Thomas has said previously that “an album is a moment in time, it is not a destination or a terminus”. He is talking in context about the perpetual need to improve the vision as opportunity and technology allow, but the quote also fits this particular performance of the new album in a moment in time. Here, the band is presenting the material to a physically present audience who are working to understand the material simultaneously to the band, themselves still in the process of envisioning and understanding their vision, producing that vision in the moment. If this is the end, then Montreuil is The Apocalypse of Saint Ubu, the recording of the vision of the end at its moment of creation. As with all good literary apocalypse, it is both practiced and spontaneous, a vision embedded in history but of the moment.

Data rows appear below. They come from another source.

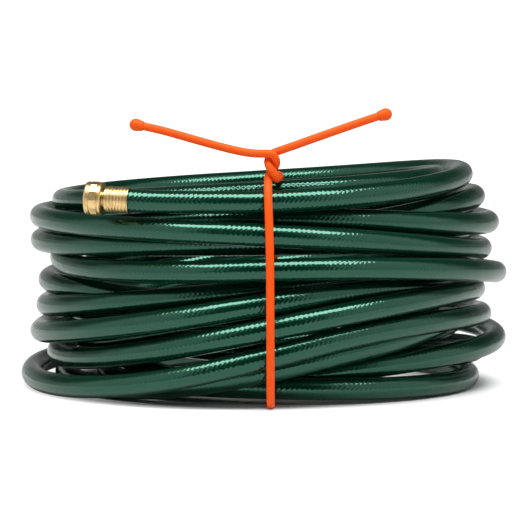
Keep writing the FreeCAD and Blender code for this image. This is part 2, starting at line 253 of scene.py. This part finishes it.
def tubePiece(name, rings, radii, sides, squeeze, material):
    # A tube through rings of these radii, where squeeze gives each vertex its last place
    vertices = []
    for (point, along, side, other), radius in zip(rings, radii):
        for index in range(sides):
            angle = 2 * math.pi * index / sides
            spot = point + side * (radius * math.cos(angle)) + other * (radius * math.sin(angle))
            vertices.append(squeeze(spot))
    faces = []
    for ring in range(len(rings) - 1):
        low = ring * sides
        high = low + sides
        for index in range(sides):
            following = (index + 1) % sides
            faces.append((low + index, low + following, high + following, high + index))
    return newPiece(name, vertices, faces, material)


def mapAlong(tube, name, alongs, sides):
    # A UV map of a tube: metres along it, and the share of a turn round it
    values = []
    for before, after in zip(alongs, alongs[1:]):
        for index in range(sides):
            turn = index / sides
            nextTurn = (index + 1) / sides
            values += [before, turn, before, nextTurn, after, nextTurn, after, turn]
    layer = tube.data.uv_layers.new(name=name)
    layer.data.foreach_set("uv", values)


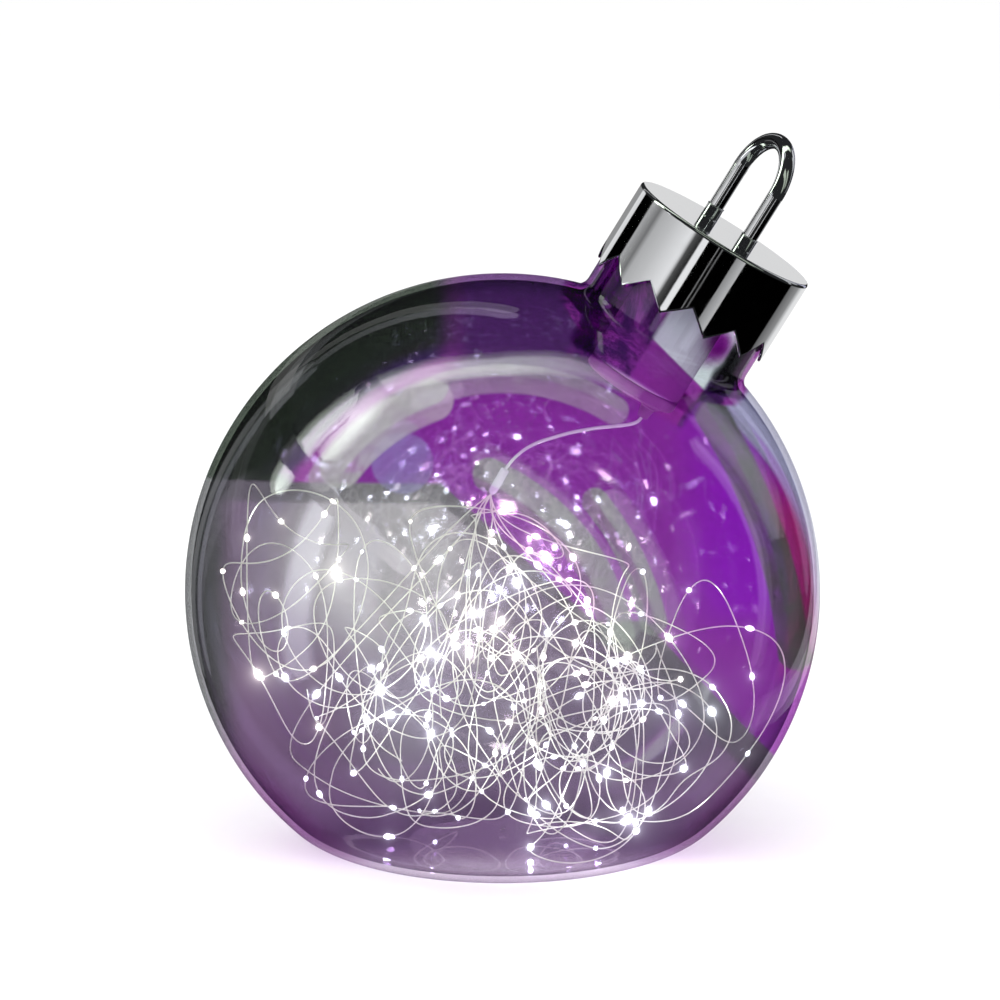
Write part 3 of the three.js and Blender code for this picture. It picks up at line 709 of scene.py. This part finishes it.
def neck_tint(paint, places):
    """Round the neck: streaky violet at the left, a pearly panel over orchid, and painted shade at the right.
    """
    streaks = paint.noise(120.0, 4.0, 0.7, place=paint.stretched((1.0, 1.0, 0.25)))
    tint = paint.mixed(paint.between(streaks, 0.42, 0.62), DEEP_VIOLET, ORCHID)
    return layered(paint, tint, [
        (1.00, layered(paint, ORCHID, PANEL_LAYERS, places), [("across_blurred", -0.015, 0.005)]),
        (1.00, layered(paint, DEEP_VIOLET, NECK_SHADE_LAYERS, places), [("across_blurred", 0.205, 0.225)]),
        (1.00, ORCHID, [("across_blurred", 0.28, 0.30)]),
    ], places)


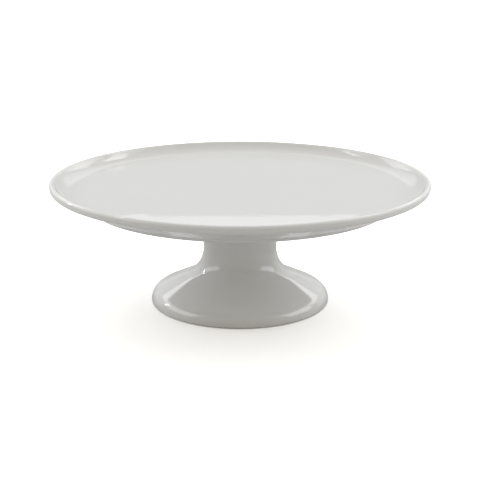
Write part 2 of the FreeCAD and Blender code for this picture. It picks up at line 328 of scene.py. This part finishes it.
def threaded_stud(name):
    """M6 stud from just inside the knob to its chamfered tip, with a real helical thread."""
    start = WASHER_BOTTOM - STUD_IN_KNOB
    rows = math.ceil((STUD_TIP - start) / THREAD_PITCH * THREAD_ROWS)
    points = [(0.0, start)]
    points += [(THREAD_CREST, start + (STUD_TIP - start) * row / rows) for row in range(rows + 1)]
    points.append((0.0, STUD_TIP))

    def cut_thread(radius, height, turn):
        grooved = radius - (THREAD_CREST - THREAD_ROOT) * thread_depth(height, turn)
        chamfered = THREAD_ROOT + STUD_TIP - height
        return min(grooved, chamfered)

    return turned(name, points, STUD_STEPS, cut_thread)


def threaded_insert(name):
    """Brass insert with a real helical thread in its bore and keying grooves round its outside."""
    length = INSERT_TOP - BOSS_BOTTOM
    groove_root = INSERT_RADIUS - INSERT_GROOVE_DEPTH
    points = [(INSERT_RADIUS, BOSS_BOTTOM)]
    for number in range(INSERT_GROOVES):
        middle = BOSS_BOTTOM + length * (number + 1) / (INSERT_GROOVES + 1)
        low = middle - INSERT_GROOVE_WIDTH / 2.0
        high = middle + INSERT_GROOVE_WIDTH / 2.0
        points += [(INSERT_RADIUS, low), (groove_root, low), (groove_root, high), (INSERT_RADIUS, high)]
    points.append((INSERT_RADIUS, INSERT_TOP))
    rows = math.ceil(length / THREAD_PITCH * THREAD_ROWS)
    points += [(BORE_CREST, INSERT_TOP - length * row / rows) for row in range(rows + 1)]
    points.append(points[0])

    def cut_thread(radius, height, turn):
        if radius > BORE_CREST + SAME_POINT:
            return radius
        return radius + (BORE_ROOT - BORE_CREST) * thread_depth(height, turn)

    return turned(name, points, INSERT_STEPS, cut_thread)


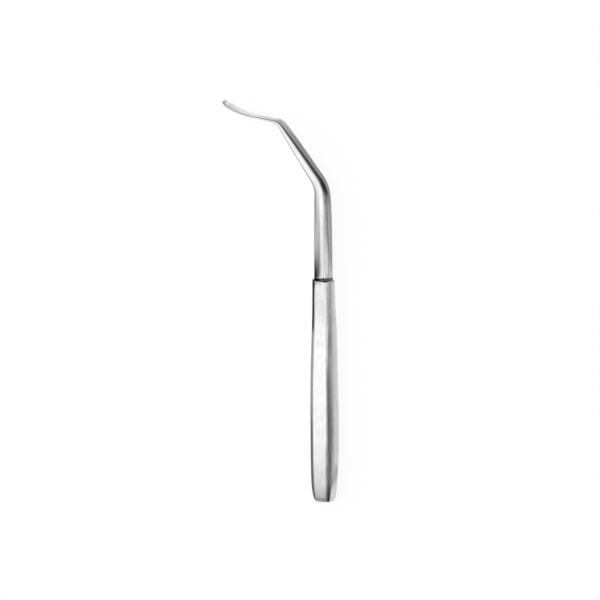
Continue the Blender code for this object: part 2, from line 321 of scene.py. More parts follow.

Montreuil opens with one of Ubu’s earliest songs, “Heart of Darkness”, which Thomas describes as “a Raymond Chandler pastiche… every good line in that song was stolen from him.” By opening with this song, Thomas amplifies his claim that The Long Goodbye “wraps up every story and song” Ubu has given us, as does the band’s other choices for additions to the album’s setlist. Their one cover, “Running Dry” by Neil Young, which originally appeared on Everybody Knows This Is Nowhere, serves to underline the apocalyptic mood, and closer “Highwaterville”, which originally appeared on Ubu’s Pennsylvania, offers a short apocalyptic riddle to end it all. We find ourselves, in the words of the late, great chronicler of Los Angeles and other mysterious worlds Harlan Ellison, “face-down in Gloria Swanson’s swimming pool”. Paradise was always a trap. The American dream is a fiction containing all the wrong truths. Arthur Conan Doyle once posed “The Final Question”: David Thomas has devoted his artistic life to answering with a final solution.

Is there such a thing as “The Great American Novel”? There is an argument to be made that David Thomas, over 45 years and with assorted collaborators, has been writing that very thing and that The Long Goodbye is its final chapter.